Turning Insight Into Alignment: Why Product & Market Research Is a Strategic Advantage for Financial Institutions

Financial institutions don’t struggle with a lack of data. They struggle with alignment.

There’s often a disconnect between what customers actually value and how products are designed, positioned, and delivered. Features get added. Digital tools get upgraded. Campaigns get launched. Yet adoption lags, relationships plateau, and growth feels harder than it should.

Product and market research, when done well, helps close that gap. It connects customer expectations and institutional strategy, allowing financial institutions to build products and experiences that reflect how people actually bank—not how we assume they do.

Moving Beyond Assumptions

Many institutions still rely on internal perspectives to guide product decisions. Leadership intuition, mimicking the competition, or vendor-driven innovation often fills the void where direct customer insight should be.

That approach worked when banking was simpler. But it doesn’t hold up in a market shaped by shifting expectations, generational differences, and increased competition from fintechs and digital-first providers.

Research brings clarity where assumptions fall short. CSP’s recent work in deposit product optimization has shown that customers are not necessarily asking for more complexity or innovation. They are asking for clarity, ease of use, and tangible value. What customers are actually asking for matters. 

Connecting Voice of the Customer to Product Strategy

Let’s take it a step further. The real value of research isn’t just collecting feedback: it’s integrating that feedback into decision-making.

By working with hundreds of banking leaders, the research team at CSP has learned that the most effective institutions treat customer insight as a strategic input, not a reporting output.

This means understanding not just what customers say, but what they do, identifying gaps between current offerings and unmet needs, and prioritizing changes that align with both customer value and business impact. When this connection is in place, product development becomes more focused. Instead of reacting to trends, institutions can make deliberate choices about where to invest and why.

Building Products Around Real Customer Relationships

One of the most valuable areas of research focuses on the customer relationship itself. CSP’s customer and member relationship studies go far beyond surface-level satisfaction metrics. They examine how customers actually use products, what drives loyalty and engagement, why an institution is or is not the primary financial provider, and where friction or unmet needs exist.

This level of insight shifts the conversation. It moves institutions away from “What should we build next?” to “What role do we play in our customers’ financial lives—and how can we strengthen it?”

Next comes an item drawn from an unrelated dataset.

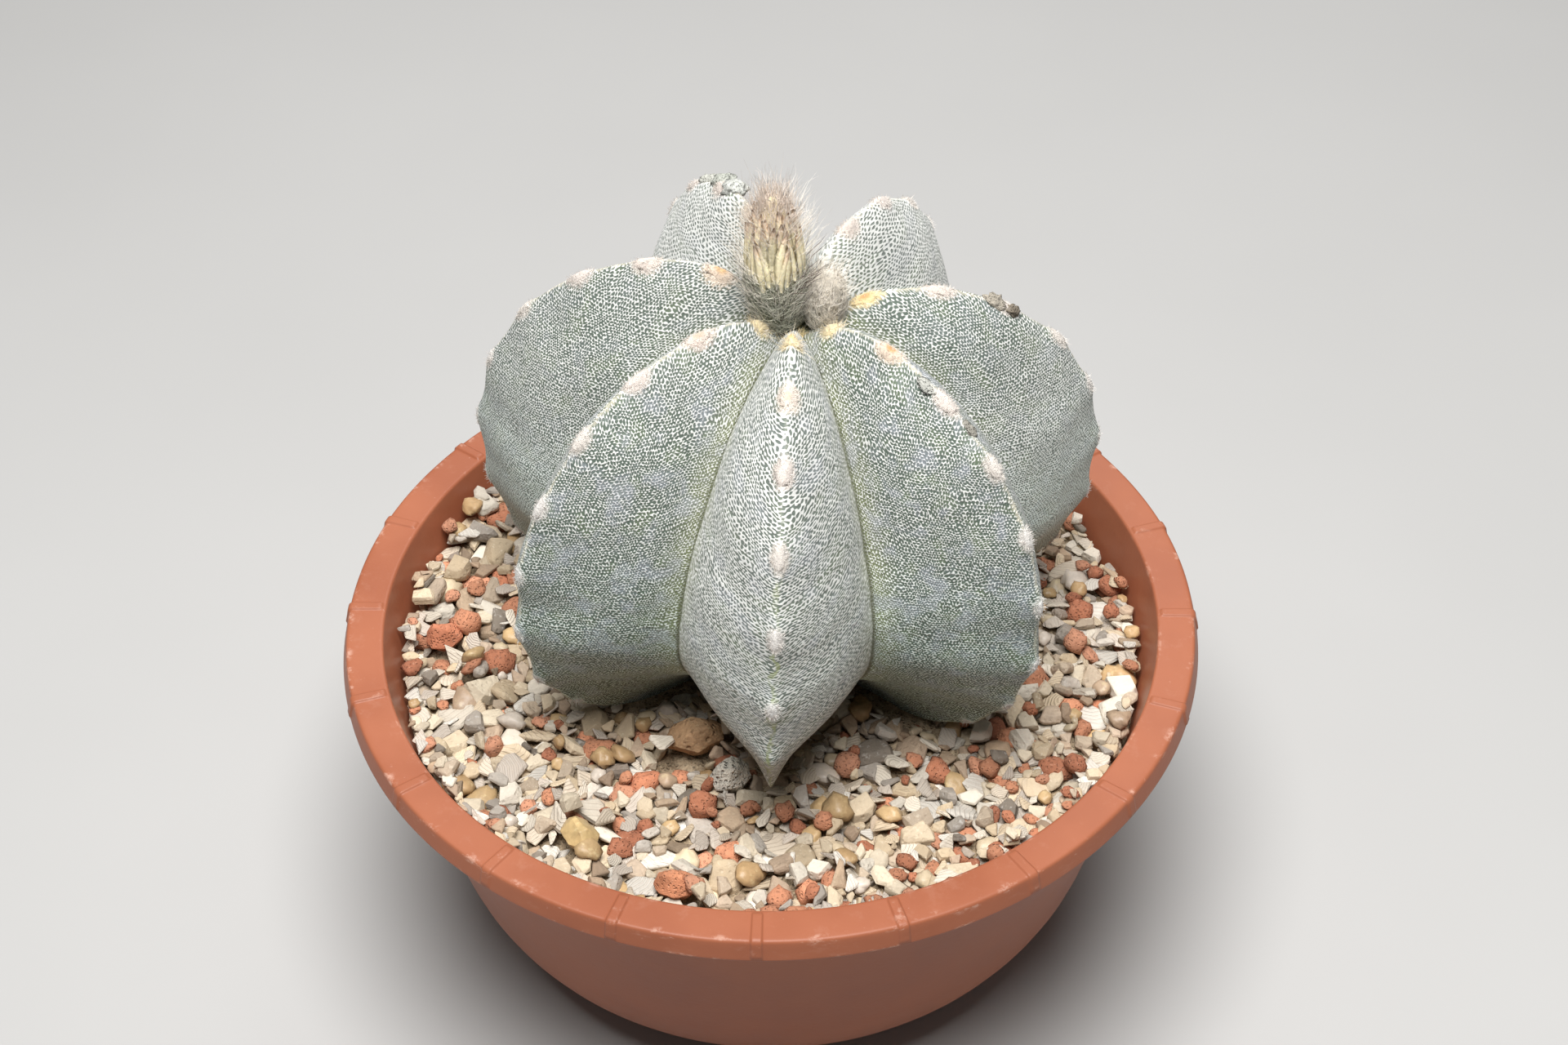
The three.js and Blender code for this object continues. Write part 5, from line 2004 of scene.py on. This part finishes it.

That distinction is critical. Growth doesn’t come from adding more products. It comes from deepening relevance.

Aligning Product Design With Market Reality

Market research adds another essential layer: context. Brand awareness and image positioning studies help institutions understand how they are perceived relative to competitors. In many cases, there’s a gap between internal identity and external perception.

That gap influences everything from acquisition to retention. For example, a financial institution may believe it is known for service, while customers primarily associate it with convenience—or worse, don’t differentiate it at all. Without that insight, product and marketing strategies can drift out of alignment with market reality.

From Insight to Action: Real-World Applications

The value of research becomes most clear when it drives concrete decisions. Recent CSP-led studies illustrate how institutions are using research to guide strategy. A national consumer banking product study is helping a financial institution evaluate which products and services consumers actually want across regions and demographics before making investment decisions. A member checking account study is informing whether to transition from third-party products to in-house solutions, based on satisfaction, unmet needs, and feature preferences. Brand awareness and image studies are shaping how institutions position themselves in competitive markets, ensuring messaging reflects how customers truly perceive them.

These are not theoretical exercises. They directly influence product design, roadmap prioritization, and go-to-market strategy.

Creating a Continuous Feedback Loop

The most effective institutions don’t treat research as a one-time project. They build it into an ongoing cycle. They collect insight across customers, prospects, and employees, analyze patterns to identify opportunities and risks, translate findings into product and experience improvements, and measure impact to refine strategy. This creates a feedback loop where decisions are continuously informed by real-world behavior and evolving expectations.

It also reduces risk. Instead of making large, uncertain bets, institutions can move forward with confidence, knowing their strategy is grounded in evidence.

Alignment Drives Performance

At its core, product and market research is about alignment. It aligns what customers need with what institutions offer and how those offerings are perceived in the market. When that alignment exists, everything becomes more effective—product adoption, customer retention, brand differentiation, and ultimately, financial performance.

For financial institutions looking to grow in a competitive and rapidly changing environment, research isn’t optional. It’s the mechanism that turns data into direction—and direction into results.